## [Material]
--------------------------------------------------
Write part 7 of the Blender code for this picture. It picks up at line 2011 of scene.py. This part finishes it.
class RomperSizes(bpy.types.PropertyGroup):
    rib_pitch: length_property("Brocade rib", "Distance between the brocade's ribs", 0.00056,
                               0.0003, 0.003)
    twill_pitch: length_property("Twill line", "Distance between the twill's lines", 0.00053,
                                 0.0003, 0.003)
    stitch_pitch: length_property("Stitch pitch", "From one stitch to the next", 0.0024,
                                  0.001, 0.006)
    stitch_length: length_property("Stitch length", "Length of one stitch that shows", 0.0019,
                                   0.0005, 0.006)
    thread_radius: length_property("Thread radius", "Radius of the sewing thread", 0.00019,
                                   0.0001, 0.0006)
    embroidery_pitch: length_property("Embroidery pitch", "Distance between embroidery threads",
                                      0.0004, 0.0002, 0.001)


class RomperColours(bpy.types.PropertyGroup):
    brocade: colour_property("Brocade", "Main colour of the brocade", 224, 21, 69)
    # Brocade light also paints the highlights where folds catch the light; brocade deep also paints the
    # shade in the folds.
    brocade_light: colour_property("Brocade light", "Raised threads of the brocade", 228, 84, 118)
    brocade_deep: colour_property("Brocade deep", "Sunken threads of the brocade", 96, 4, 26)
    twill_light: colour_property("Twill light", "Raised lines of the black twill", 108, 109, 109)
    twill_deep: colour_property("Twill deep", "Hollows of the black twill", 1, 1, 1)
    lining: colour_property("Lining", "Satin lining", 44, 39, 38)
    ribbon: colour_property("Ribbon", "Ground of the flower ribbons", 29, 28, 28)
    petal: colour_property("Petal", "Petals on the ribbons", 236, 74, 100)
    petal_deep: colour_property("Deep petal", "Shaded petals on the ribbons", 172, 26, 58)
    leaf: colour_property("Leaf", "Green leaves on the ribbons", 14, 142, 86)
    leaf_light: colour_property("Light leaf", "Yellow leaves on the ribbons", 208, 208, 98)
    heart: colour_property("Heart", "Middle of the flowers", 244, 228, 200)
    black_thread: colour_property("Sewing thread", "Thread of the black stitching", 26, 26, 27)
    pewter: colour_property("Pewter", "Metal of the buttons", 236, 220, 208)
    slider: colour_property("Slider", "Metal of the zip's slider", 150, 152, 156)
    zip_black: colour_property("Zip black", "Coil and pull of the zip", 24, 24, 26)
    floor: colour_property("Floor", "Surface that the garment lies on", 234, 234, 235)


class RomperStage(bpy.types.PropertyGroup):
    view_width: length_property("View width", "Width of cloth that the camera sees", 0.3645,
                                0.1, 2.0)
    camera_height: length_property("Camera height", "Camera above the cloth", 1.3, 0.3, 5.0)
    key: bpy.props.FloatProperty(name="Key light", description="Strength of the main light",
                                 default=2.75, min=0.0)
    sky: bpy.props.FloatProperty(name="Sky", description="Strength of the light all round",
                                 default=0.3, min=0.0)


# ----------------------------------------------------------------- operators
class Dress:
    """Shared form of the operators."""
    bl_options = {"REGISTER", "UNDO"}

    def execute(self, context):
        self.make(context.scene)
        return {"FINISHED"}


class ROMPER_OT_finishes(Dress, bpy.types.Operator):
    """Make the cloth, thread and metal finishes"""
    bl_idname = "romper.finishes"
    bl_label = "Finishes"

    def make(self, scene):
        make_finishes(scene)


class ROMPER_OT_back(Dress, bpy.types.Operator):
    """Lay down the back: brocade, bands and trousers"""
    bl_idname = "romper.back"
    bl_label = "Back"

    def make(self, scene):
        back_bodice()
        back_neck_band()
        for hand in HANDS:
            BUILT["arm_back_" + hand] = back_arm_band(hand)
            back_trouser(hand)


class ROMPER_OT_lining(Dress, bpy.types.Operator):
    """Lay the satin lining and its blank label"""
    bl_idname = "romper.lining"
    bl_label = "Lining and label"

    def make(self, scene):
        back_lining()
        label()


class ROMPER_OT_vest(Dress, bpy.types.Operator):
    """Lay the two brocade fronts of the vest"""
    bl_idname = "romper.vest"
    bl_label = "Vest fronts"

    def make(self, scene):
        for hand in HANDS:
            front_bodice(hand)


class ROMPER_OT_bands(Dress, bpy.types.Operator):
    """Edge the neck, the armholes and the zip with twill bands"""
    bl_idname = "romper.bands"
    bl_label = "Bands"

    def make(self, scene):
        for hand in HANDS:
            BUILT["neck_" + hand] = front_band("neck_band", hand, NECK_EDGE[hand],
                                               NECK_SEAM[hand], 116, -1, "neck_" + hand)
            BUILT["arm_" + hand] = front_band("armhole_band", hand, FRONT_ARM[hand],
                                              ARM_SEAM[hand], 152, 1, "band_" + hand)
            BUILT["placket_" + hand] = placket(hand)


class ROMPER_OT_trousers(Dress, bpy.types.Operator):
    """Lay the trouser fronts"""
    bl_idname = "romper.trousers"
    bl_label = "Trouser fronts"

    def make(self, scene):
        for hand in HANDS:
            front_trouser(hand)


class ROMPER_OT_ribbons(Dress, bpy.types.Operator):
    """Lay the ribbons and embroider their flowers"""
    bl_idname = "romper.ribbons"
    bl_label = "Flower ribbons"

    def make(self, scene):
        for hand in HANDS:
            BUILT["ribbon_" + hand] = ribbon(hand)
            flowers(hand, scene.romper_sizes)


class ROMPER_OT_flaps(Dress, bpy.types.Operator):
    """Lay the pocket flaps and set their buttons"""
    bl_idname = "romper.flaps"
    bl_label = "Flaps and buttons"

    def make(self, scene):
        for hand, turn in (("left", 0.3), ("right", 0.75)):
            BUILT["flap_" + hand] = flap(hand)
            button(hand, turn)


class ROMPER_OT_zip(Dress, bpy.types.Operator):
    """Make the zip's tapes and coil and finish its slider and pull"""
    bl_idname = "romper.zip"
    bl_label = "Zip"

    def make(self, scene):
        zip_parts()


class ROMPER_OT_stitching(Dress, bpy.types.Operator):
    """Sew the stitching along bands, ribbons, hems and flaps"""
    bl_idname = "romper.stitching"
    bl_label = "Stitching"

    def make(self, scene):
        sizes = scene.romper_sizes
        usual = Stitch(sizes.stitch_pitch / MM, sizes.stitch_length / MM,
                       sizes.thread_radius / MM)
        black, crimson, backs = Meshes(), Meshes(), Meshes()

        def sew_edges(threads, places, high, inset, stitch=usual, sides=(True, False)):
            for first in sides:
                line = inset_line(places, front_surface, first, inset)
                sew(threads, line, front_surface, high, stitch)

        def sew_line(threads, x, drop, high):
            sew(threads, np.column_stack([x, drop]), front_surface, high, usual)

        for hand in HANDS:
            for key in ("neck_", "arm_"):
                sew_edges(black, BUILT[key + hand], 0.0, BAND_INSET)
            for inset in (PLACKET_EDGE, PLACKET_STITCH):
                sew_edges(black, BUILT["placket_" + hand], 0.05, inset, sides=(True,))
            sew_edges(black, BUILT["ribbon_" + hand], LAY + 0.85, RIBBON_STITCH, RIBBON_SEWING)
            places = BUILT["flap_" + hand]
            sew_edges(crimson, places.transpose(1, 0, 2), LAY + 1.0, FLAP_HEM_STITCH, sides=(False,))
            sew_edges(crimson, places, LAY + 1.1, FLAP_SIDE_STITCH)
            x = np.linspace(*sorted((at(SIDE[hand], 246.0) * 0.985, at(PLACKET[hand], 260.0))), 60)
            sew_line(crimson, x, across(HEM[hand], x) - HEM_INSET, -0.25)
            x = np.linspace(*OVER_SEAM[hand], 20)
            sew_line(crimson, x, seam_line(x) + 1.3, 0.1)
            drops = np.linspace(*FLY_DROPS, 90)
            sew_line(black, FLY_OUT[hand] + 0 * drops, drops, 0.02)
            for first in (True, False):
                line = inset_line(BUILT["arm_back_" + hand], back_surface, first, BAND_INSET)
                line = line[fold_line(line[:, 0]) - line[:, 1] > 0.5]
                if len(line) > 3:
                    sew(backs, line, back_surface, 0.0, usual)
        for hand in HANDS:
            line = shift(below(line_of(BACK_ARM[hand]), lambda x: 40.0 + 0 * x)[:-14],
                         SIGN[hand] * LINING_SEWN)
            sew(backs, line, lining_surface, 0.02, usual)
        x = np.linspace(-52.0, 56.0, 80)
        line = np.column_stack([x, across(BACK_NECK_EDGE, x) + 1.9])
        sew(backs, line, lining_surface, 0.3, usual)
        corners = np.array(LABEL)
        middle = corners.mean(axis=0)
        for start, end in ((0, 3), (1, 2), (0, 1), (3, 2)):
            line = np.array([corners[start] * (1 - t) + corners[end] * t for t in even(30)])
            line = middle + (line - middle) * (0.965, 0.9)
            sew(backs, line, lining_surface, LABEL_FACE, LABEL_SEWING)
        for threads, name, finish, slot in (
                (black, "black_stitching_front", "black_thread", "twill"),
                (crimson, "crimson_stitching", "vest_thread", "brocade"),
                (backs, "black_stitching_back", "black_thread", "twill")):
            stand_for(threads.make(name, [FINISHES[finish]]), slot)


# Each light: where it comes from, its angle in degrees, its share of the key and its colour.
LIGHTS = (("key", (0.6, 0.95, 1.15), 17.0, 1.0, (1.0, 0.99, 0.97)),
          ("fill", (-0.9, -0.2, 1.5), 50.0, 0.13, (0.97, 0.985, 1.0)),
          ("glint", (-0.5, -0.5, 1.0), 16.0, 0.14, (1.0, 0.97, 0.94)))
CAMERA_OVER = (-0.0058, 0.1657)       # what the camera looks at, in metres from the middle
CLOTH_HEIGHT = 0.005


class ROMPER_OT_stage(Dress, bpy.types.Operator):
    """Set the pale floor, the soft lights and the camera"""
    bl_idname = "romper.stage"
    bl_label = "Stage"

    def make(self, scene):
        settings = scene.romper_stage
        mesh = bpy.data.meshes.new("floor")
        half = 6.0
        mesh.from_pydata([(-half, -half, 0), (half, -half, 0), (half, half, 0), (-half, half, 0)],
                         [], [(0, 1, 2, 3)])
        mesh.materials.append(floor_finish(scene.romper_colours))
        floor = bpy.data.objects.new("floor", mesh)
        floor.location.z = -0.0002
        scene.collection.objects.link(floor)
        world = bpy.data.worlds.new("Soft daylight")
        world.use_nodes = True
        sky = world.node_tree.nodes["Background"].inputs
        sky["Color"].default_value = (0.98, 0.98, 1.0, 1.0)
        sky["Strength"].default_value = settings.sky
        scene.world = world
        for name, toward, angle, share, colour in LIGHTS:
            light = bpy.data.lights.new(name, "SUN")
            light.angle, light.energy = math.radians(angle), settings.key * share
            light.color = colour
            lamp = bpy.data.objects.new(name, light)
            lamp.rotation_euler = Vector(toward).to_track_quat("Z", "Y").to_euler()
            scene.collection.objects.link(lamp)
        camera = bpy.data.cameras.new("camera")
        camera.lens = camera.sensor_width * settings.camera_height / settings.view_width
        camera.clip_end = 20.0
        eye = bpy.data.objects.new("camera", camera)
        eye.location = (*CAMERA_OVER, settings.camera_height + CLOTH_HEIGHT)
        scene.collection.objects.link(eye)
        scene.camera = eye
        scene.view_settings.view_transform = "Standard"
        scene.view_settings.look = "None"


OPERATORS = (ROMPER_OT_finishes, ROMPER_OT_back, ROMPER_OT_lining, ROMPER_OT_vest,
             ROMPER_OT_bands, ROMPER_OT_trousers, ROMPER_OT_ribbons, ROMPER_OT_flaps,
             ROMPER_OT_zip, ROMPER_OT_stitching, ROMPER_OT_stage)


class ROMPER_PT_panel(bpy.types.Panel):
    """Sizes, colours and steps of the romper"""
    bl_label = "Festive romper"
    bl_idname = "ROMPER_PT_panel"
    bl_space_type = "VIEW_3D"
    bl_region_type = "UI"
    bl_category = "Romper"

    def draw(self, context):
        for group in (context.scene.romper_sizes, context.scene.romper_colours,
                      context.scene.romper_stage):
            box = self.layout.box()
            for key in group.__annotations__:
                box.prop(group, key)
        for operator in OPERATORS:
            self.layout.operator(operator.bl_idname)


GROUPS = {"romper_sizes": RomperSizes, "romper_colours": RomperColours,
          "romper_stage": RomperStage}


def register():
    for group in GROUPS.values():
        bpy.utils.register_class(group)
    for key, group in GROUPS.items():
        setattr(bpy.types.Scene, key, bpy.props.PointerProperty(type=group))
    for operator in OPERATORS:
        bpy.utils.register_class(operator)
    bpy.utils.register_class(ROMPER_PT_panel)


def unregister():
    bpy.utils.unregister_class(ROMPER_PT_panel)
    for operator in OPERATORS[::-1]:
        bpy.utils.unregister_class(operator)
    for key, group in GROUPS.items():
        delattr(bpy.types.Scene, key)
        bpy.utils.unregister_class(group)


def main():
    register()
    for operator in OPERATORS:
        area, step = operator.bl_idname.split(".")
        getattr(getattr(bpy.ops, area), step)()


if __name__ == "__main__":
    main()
--------------------------------------------------
## [Task to complete]
Restate the listing exactly, starting at its first line and ending at the line where "0.0004, 0.0002, 0.001)" occurs; include both and no other lines.

## [Task response]
Write part 7 of the Blender code for this picture. It picks up at line 2011 of scene.py. This part finishes it.
class RomperSizes(bpy.types.PropertyGroup):
    rib_pitch: length_property("Brocade rib", "Distance between the brocade's ribs", 0.00056,
                               0.0003, 0.003)
    twill_pitch: length_property("Twill line", "Distance between the twill's lines", 0.00053,
                                 0.0003, 0.003)
    stitch_pitch: length_property("Stitch pitch", "From one stitch to the next", 0.0024,
                                  0.001, 0.006)
    stitch_length: length_property("Stitch length", "Length of one stitch that shows", 0.0019,
                                   0.0005, 0.006)
    thread_radius: length_property("Thread radius", "Radius of the sewing thread", 0.00019,
                                   0.0001, 0.0006)
    embroidery_pitch: length_property("Embroidery pitch", "Distance between embroidery threads",
                                      0.0004, 0.0002, 0.001)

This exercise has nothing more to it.